When an individual or an organisation applies for a loan, the bank or the lender takes security against the loan amount. This way, the bank or the lender can sell the assets owned by the borrower in case he or she defaults on the payment.
Table of Content
- What Is Pledge in Loans?
- What Is Hypothecation?
- What Is Mortgage in Loans?
- Key Differences between Pledge, Hypothecation, and Mortgage
What Is Pledge in Loans?
In case of a Pledge, the lender holds on to certain goods or items such as gold, stock or certificates till the time the borrower makes the complete payment of the loan amount. If in case the borrower fails to make the payment on time, the lender can then proceed to sell off those items kept as security as a means to recover the loan amount. This way, the lender reduces the risk on its part.
What Is Hypothecation?
In case of a Hypothecation loan, the possession of the assets (that are to be used as security against the loan amount) is still with the borrower. Hence, the lender has to first take possession of the asset in order to recover the loan amount. Hypothecation is basically used to describe movable assets used as a security against the loan amount by the lender. For example, if a borrower has taken a loan for buying a vehicle and then defaults on the EMI payment, the lender can then proceed to take possession of the vehicle as a means of recovery.

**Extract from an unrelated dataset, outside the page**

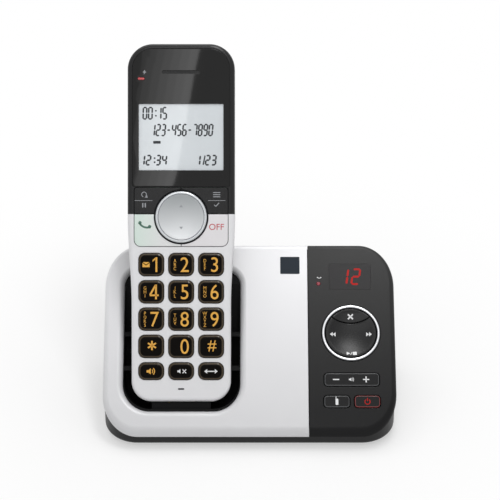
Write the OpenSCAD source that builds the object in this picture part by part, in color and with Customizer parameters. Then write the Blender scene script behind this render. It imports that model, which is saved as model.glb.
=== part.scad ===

What Is Mortgage in Loans?
In case of a mortgage loan, the borrower can use immovable assets such as a house, building or a piece of land as security against the loan. In case the borrower defaults on his payments, the lender can than proceed to take possession of the immovable asset and sell it off to recover the loan amount. Mortgage is used for immovable assets such as a house, building or a piece of land. Mortgage interest rate is the rate of interest charged on a mortgage loan. These rates can vary from 8.15% to 11.80% p.a.
These are the different types of terminologies used in case someone applies for a housing loan, including home mortgage loan. Always stay aware to make the right decision. If you seek a home loan at competitive interest rates along with accessible loan terms, then get in touch with our experts at Muthoot Homefin, the housing loan arm of Muthoot Group.
Key Differences between Pledge, Hypothecation, and Mortgage
- Meaning: A pledge is the bailment of assets as security against a loan, hypothecation means creating charge on assets without delivering them to the lender, and a mortgage involves the transfer of an interest in specific assets as security against loans.
- Type of Security: Assets under a pledge include movable property, like gold, stocks, NSCs, etc. Assets under hypothecation are movable, like stocks, debtors, vehicles, etc. Assets under mortgage are immovable, like houses, land, etc.
- Possession: Under a pledge, the possession of the asset is taken by the lender until the loan is repaid. The borrower has possession of the asset in case of hypothecation and retains possession in case of a mortgage.
- In Case of Default: The lender has the right to sell the asset under a pledge, seize the asset under a hypothecation, and the right to foreclose the property in case of a mortgage.
- Types of Loans: Advance against NSCs and gold loans are examples of pledges; advance against stocks or debtors and vehicle loans are examples of hypothecation; and housing loans are an example of mortgage.